The Geopolitical Gambit: A Third Pole in the AI Arena
At the AI Impact Summit in Delhi, India declared its intent to become a sovereign power in artificial intelligence, moving decisively to escape the technological orbit of the US and China. The centerpiece is a staggering $110 billion (₹10 lakh crore) investment, spearheaded by Mukesh Ambani's Reliance Industries, to build a national-scale AI data center infrastructure. Prime Minister Narendra Modi concurrently unveiled 'MANAV' (Human-Centric & Accountable AI), a doctrinal framework positioning India's approach as a global alternative. This is not merely an industrial policy; it is a national security strategy recast for the intelligence era, with profound and immediate cybersecurity ramifications.
Architecting Sovereignty: The Infrastructure Challenge
The commitment involves constructing what is effectively a sovereign AI cloud—a distributed network of hyperscale data centers intended to process India's national data within its borders. This 'data localization' on a grand scale aims to retain economic value and strategic control. For cybersecurity professionals, this represents the creation of a singular, high-value target set. The aggregation of national data—from citizen information and government records to industrial IP and defense R&D—into concentrated AI training environments creates 'data fortresses' that will attract relentless advanced persistent threat (APT) activity. The security design of these facilities must account not just for cloud-scale threats but for nation-state level attacks seeking to exfiltrate, corrupt, or deny access to the foundational datasets of India's AI ambition.
The MANAV Doctrine: Security as a First Principle
Prime Minister Modi's introduction of the MANAV framework adds a critical layer to the technical build-out. By championing 'human-centric and accountable' AI, India is implicitly advocating for security and ethical guardrails to be embedded at the model layer. This doctrine suggests a shift from securing AI infrastructure externally to building security into the AI models themselves—addressing threats like data poisoning, adversarial attacks on live models, and ensuring algorithmic transparency and accountability. The cybersecurity implication is a move towards 'secure AI development lifecycles' (SAIDL), requiring new tools and protocols to audit training data integrity, monitor model behavior for drift or manipulation, and ensure outputs are verifiable and non-malicious. MANAV, if implemented with rigor, could set a global benchmark for secure and trustworthy AI systems.
The New Attack Surface: From Supply Chain to Sovereignty
This initiative exponentially expands India's digital attack surface in several key vectors:
- Supply Chain Insecurity: Building indigenous infrastructure at this pace and scale will rely on a complex global supply chain for semiconductors, networking hardware, and specialized cooling systems. Each component is a potential vector for hardware backdoors or compromised firmware.
- Talent & Insider Threats: The project demands a vast workforce of AI engineers, data scientists, and cloud security architects. Building this talent pool securely and mitigating insider risks is a monumental human resources security challenge.

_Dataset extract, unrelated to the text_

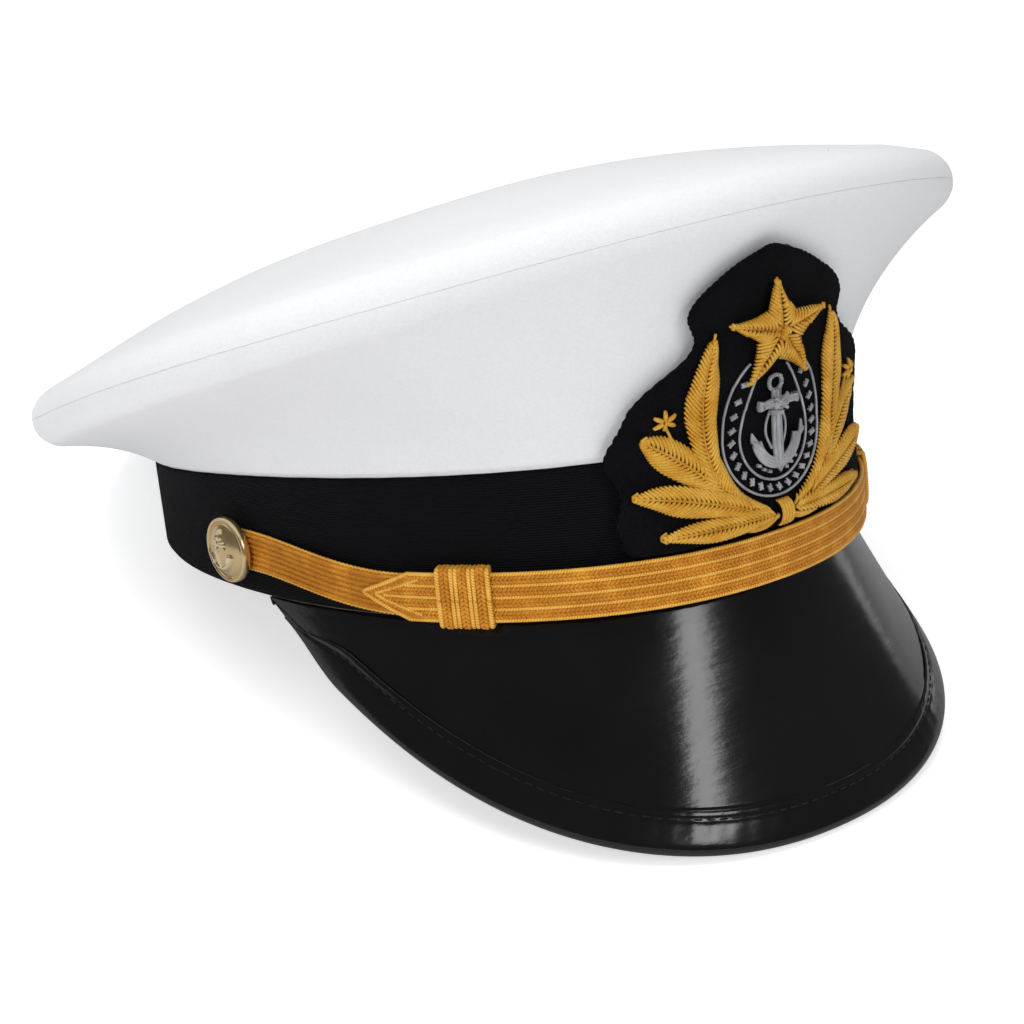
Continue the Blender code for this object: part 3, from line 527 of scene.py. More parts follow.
# geometry node trees: cords swept along paths, and grains set along paths
def startTree(name, inputs):
    tree = bpy.data.node_groups.new(name, "GeometryNodeTree")
    tree.interface.new_socket("Geometry", in_out="INPUT", socket_type="NodeSocketGeometry")
    for label, kind in inputs:
        tree.interface.new_socket(label, in_out="INPUT", socket_type="NodeSocket" + kind)
    tree.interface.new_socket("Geometry", in_out="OUTPUT", socket_type="NodeSocketGeometry")
    return tree, tree.nodes.new("NodeGroupInput"), tree.nodes.new("NodeGroupOutput")


def addNode(tree, kind, **links):
    node = tree.nodes.new(kind)
    for label, value in links.items():
        slot = node.inputs[label.replace("_", " ")]
        if isinstance(value, bpy.types.NodeSocket):
            tree.links.new(value, slot)
        else:
            slot.default_value = value
    return node


def readAttribute(tree, name, kind="FLOAT"):
    node = tree.nodes.new("GeometryNodeInputNamedAttribute")
    node.data_type = kind
    node.inputs["Name"].default_value = name
    return node.outputs["Attribute"]


def finishTree(tree, out, geometry, material):
    shaded = addNode(tree, "GeometryNodeSetShadeSmooth", Geometry=geometry)
    whole = addNode(tree, "GeometryNodeRealizeInstances", Geometry=shaded.outputs[0])
    painted = addNode(tree, "GeometryNodeSetMaterial", Geometry=whole.outputs[0], Material=material)
    tree.links.new(painted.outputs[0], out.inputs[0])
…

- Interconnection Vulnerabilities: While sovereign in intent, these AI systems must eventually interact with the global internet, international partners, and cross-border cloud services. The security of these interconnection points will be crucial to prevent bridgeheads for attack.
- AI-Specific Threat Models: The infrastructure will face novel threats beyond traditional data center concerns, including model theft, extraction of proprietary training data via inference attacks, and the poisoning of publicly deployed AI services built on this backbone.
The Global Ripple Effect: A New Front in Cyber Statecraft
India's move fractures the existing AI duopoly and establishes a third, non-aligned technological bloc. For the cybersecurity community globally, this means:
- New Threat Actors: APT groups will reorient their espionage efforts to target India's nascent AI research and infrastructure.
- Defensive Collaboration & Fragmentation: It may spur new international alliances for AI security standards (potentially around the MANAV principles) but could also lead to a fragmented, less interoperable global security landscape for AI.
- The Militarization of AI Infrastructure: The line between civilian AI infrastructure and national defense will blur. A successful attack on India's sovereign AI cloud could be perceived as an act of strategic economic warfare, raising the stakes for cyber defense to a level akin to protecting critical national infrastructure like the power grid.
Conclusion: Securing the Intelligence Era
India's $110 billion bet is a watershed moment. It demonstrates that in the 21st century, technological sovereignty is a prerequisite for national security. However, sovereignty in AI is not achieved by investment alone but by resilient and defensible architecture. The success of this ambitious project—and its appeal as a model for other nations—will hinge on whether its cybersecurity foundations are as robust as its financial ones. The world will be watching to see if India can build not just AI capacity, but secure AI capacity, defining a new paradigm where security is the bedrock of sovereign intelligence.